Given request:
Extract every line that contains the word "bodies".
───
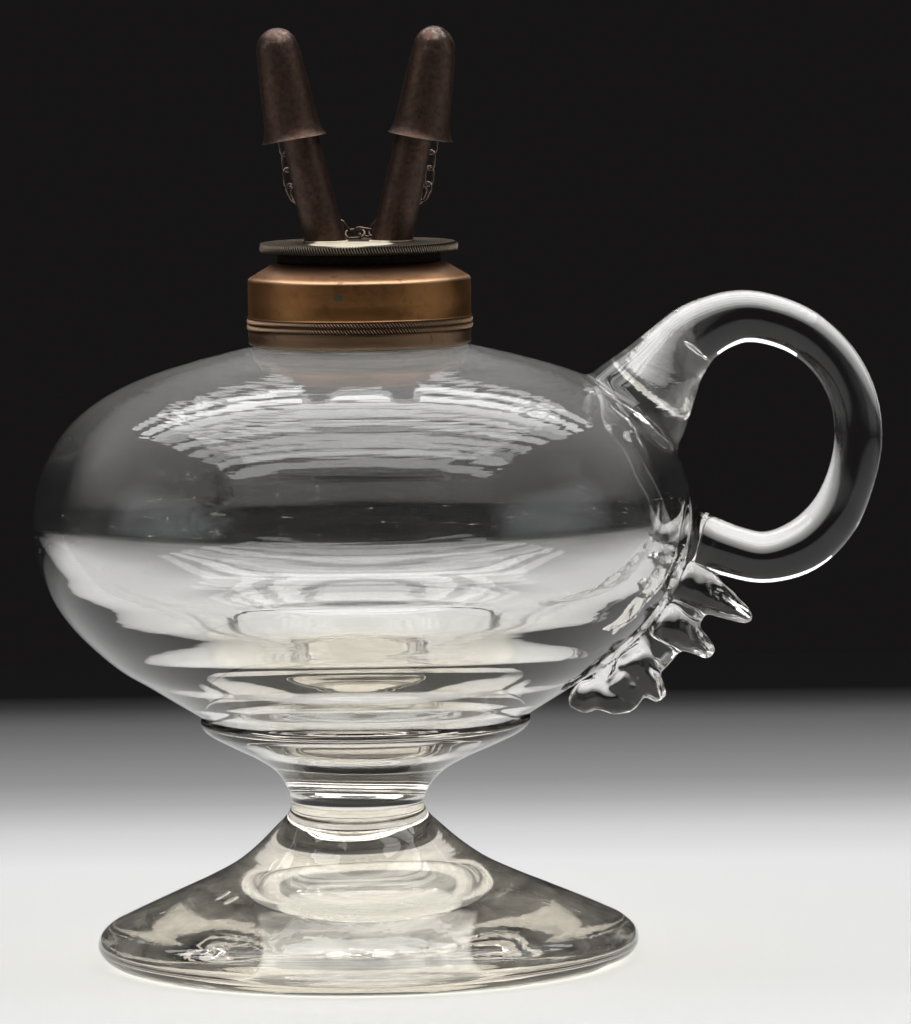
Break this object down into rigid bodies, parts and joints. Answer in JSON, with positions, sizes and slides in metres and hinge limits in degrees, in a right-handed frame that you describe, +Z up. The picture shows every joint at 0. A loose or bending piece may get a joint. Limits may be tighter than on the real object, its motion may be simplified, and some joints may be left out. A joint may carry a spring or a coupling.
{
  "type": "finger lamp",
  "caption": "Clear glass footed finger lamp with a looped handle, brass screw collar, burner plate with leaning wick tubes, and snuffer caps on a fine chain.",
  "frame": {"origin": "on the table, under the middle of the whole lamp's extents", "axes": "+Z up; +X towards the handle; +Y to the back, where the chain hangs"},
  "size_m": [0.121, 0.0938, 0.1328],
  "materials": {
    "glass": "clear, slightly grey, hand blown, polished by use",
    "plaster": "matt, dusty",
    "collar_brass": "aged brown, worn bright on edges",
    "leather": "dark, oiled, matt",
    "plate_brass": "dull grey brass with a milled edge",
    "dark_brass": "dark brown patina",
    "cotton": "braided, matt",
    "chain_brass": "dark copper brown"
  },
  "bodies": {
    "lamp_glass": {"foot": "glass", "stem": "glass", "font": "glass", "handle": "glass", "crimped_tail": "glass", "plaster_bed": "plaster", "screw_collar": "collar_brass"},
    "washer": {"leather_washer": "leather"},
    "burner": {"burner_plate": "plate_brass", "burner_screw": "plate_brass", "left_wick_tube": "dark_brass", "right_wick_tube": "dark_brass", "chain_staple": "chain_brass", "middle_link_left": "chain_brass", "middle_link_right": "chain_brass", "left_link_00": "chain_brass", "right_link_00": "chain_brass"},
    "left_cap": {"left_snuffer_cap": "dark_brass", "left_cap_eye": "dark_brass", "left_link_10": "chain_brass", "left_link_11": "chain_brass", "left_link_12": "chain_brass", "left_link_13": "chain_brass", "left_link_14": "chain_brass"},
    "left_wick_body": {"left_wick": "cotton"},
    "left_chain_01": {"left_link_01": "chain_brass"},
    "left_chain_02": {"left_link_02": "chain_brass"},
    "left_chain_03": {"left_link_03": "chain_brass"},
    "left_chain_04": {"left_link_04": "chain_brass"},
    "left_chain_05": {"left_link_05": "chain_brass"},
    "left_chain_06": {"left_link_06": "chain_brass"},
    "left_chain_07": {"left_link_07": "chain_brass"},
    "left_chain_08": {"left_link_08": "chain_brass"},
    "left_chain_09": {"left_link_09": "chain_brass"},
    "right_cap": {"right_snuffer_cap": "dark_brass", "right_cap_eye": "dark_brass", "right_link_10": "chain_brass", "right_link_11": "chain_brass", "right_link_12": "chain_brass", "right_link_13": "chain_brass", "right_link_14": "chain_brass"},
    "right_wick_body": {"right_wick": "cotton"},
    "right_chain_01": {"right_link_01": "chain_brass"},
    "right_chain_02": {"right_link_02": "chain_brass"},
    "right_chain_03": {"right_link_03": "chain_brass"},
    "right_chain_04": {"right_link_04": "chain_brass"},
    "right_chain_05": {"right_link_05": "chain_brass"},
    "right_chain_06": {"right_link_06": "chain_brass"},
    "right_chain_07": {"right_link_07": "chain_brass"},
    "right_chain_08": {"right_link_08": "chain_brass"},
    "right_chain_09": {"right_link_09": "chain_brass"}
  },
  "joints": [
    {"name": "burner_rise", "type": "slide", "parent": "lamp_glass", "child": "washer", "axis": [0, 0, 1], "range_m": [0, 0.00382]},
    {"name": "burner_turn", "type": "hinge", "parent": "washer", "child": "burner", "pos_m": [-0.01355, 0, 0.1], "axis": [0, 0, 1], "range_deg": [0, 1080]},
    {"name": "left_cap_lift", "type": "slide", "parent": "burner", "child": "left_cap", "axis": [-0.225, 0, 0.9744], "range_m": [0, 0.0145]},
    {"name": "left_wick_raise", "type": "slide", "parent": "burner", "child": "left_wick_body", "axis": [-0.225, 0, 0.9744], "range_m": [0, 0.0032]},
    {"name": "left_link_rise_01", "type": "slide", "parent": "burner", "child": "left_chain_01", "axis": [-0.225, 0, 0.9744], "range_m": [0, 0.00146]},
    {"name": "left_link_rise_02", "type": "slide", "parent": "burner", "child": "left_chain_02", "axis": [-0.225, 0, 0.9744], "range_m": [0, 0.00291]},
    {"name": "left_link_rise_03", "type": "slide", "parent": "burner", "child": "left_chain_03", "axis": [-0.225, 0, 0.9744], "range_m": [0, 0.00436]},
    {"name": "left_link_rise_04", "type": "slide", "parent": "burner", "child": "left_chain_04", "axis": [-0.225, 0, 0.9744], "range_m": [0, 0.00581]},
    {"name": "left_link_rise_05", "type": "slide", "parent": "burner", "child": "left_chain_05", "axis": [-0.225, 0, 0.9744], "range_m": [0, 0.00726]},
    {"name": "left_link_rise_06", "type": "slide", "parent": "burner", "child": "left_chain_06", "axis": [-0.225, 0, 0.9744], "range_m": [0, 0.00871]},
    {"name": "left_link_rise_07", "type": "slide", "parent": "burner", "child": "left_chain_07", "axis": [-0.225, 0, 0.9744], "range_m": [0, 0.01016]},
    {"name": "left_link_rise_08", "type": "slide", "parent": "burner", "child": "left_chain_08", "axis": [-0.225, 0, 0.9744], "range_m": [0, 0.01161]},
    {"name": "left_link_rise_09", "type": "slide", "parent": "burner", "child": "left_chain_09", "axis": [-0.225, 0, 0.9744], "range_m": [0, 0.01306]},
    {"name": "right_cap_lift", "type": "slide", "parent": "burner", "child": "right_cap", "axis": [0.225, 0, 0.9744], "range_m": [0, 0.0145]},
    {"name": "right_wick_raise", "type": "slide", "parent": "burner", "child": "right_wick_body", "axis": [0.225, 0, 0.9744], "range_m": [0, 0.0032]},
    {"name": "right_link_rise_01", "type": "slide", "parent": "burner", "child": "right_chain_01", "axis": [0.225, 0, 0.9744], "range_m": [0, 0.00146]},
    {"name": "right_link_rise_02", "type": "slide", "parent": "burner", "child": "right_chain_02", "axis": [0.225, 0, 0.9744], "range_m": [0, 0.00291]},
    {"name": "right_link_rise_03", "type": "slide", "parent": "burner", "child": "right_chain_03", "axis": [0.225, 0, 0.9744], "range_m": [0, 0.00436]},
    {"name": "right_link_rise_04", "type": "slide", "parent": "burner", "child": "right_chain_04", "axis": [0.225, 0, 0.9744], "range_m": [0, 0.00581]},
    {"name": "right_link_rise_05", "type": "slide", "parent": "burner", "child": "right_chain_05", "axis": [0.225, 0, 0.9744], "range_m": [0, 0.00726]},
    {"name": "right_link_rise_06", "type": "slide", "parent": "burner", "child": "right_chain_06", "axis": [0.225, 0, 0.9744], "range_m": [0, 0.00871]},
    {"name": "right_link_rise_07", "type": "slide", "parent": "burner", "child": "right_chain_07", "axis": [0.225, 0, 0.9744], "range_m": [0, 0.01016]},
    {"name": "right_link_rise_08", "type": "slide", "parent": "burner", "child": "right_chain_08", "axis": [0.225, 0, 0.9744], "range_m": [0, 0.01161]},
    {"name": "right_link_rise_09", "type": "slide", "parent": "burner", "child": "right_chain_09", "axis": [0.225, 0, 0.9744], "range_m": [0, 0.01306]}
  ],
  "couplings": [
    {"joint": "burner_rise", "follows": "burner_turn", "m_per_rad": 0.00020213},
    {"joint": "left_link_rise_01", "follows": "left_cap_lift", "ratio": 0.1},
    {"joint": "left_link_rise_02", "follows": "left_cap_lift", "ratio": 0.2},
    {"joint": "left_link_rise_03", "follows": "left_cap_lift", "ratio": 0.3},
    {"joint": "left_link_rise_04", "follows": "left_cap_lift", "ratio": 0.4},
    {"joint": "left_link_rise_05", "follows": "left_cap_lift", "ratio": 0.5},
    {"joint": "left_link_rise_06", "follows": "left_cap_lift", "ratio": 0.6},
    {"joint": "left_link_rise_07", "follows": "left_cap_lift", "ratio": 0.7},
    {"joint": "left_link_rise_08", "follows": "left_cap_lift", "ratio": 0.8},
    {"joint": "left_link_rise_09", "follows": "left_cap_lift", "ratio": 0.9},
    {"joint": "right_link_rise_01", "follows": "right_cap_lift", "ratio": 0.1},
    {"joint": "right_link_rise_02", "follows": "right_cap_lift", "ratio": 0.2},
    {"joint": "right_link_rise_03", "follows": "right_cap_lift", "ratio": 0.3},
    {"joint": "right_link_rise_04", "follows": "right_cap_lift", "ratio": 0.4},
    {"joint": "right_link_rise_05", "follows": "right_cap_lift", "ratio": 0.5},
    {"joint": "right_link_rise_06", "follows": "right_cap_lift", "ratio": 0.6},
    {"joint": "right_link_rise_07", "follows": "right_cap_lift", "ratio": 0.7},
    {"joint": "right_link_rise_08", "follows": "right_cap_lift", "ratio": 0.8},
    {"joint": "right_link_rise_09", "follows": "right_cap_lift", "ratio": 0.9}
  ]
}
───
Task output:
Break this object down into rigid bodies, parts and joints. Answer in JSON, with positions, sizes and slides in metres and hinge limits in degrees, in a right-handed frame that you describe, +Z up. The picture shows every joint at 0. A loose or bending piece may get a joint. Limits may be tighter than on the real object, its motion may be simplified, and some joints may be left out. A joint may carry a spring or a coupling.
  "bodies": {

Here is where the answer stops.